# The Civil War as Theological Crisis by Mark Noll



## CharlieJ (Jan 2, 2011)

Read the full review at Sacra Pagina.

_The Civil War as a Theological Crisis_ by Mark Noll is a foray into the theological origins, content, and consequences of the Civil War. Noll argues that the relationship of theology to the Civil War and its attendant issues has been underdeveloped. Historians have concentrated on the secularizing consequences of the Civil War, but ignore the vast majority of Americans whose faith increased or remained unchanged. Civil War America was intensely religious, and understanding their religious commitments is essential to grasping the era. Noll’s work demonstrates how the Civil War was a crisis for Americans, not only as citizens or republicans, but as Christians.


----------



## Herald (Jan 2, 2011)

CharlieJ said:


> Noll’s work demonstrates how the Civil War was a crisis for Americans, not only as citizens or republicans, but as Christians.

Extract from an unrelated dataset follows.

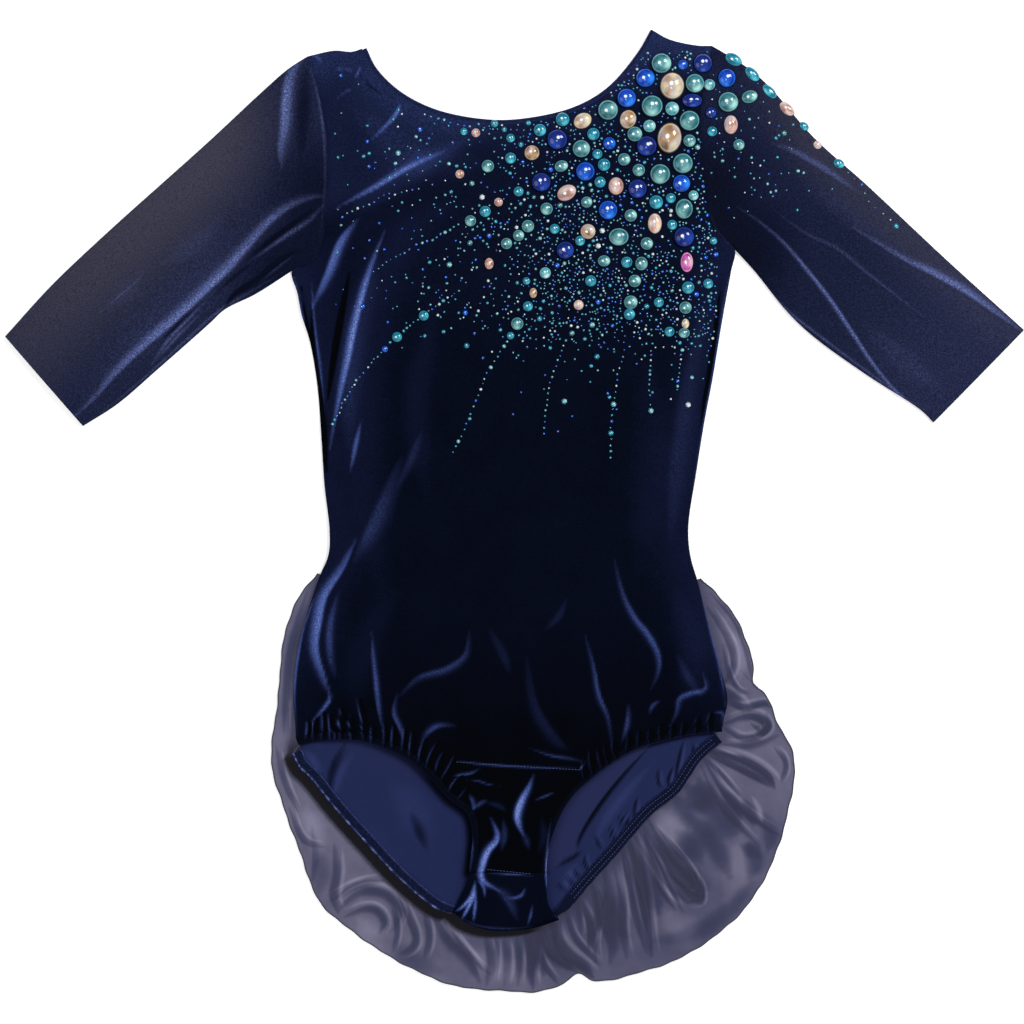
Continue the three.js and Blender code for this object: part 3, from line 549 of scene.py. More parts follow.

I can see how the War created a theological/faith crisis for Christians on both sides. Of course, we err if we conclude that either side was inherently Christian.


----------



## Southern Presbyterian (Jan 2, 2011)

I'll have to add this to my ever growing reading list. Beyond that, I'm not touching this subject with a 39 1/2 foot pole. These things never turn out pretty here on the PB.


----------



## Herald (Jan 2, 2011)

James, I've never connected you with the word "pretty".


----------



## Southern Presbyterian (Jan 2, 2011)

Herald said:


> James, I've never connected you with the word "pretty".


 
Thank you, Mr. Pot.


----------



## Ivan (Jan 3, 2011)

It has been said by some that the South was Christian and the North was secular. Not true. I intend to delve into this topic. Life is rarely black and white.


----------



## Grace Alone (Jan 3, 2011)

I really don't know enough to comment on this, but my husband feels that the war is always mischaracterized in the liberal texts we see. It was a battle over state's rights, and we have continued seeing an erosion of those rights ever since.

---------- Post added at 08:30 AM ---------- Previous post was at 08:21 AM ----------

After reading the full review, I see that his main point is that after the war, the Bible was no longer used as an authority to determine what was right and secularization was the result. " The tension between the desire for a Christian nation and the tradition of individualist interpretation of Scripture was resolved by eliminating specifically Christian ideas from the public sphere."

It is very good to have Christians look back to reinterpret the secular history many of us were taught.


----------



## Christopher88 (Jan 3, 2011)

Which side is Reformed? I'll fight with them. 

LOL. sorry could not resit the small joke.


----------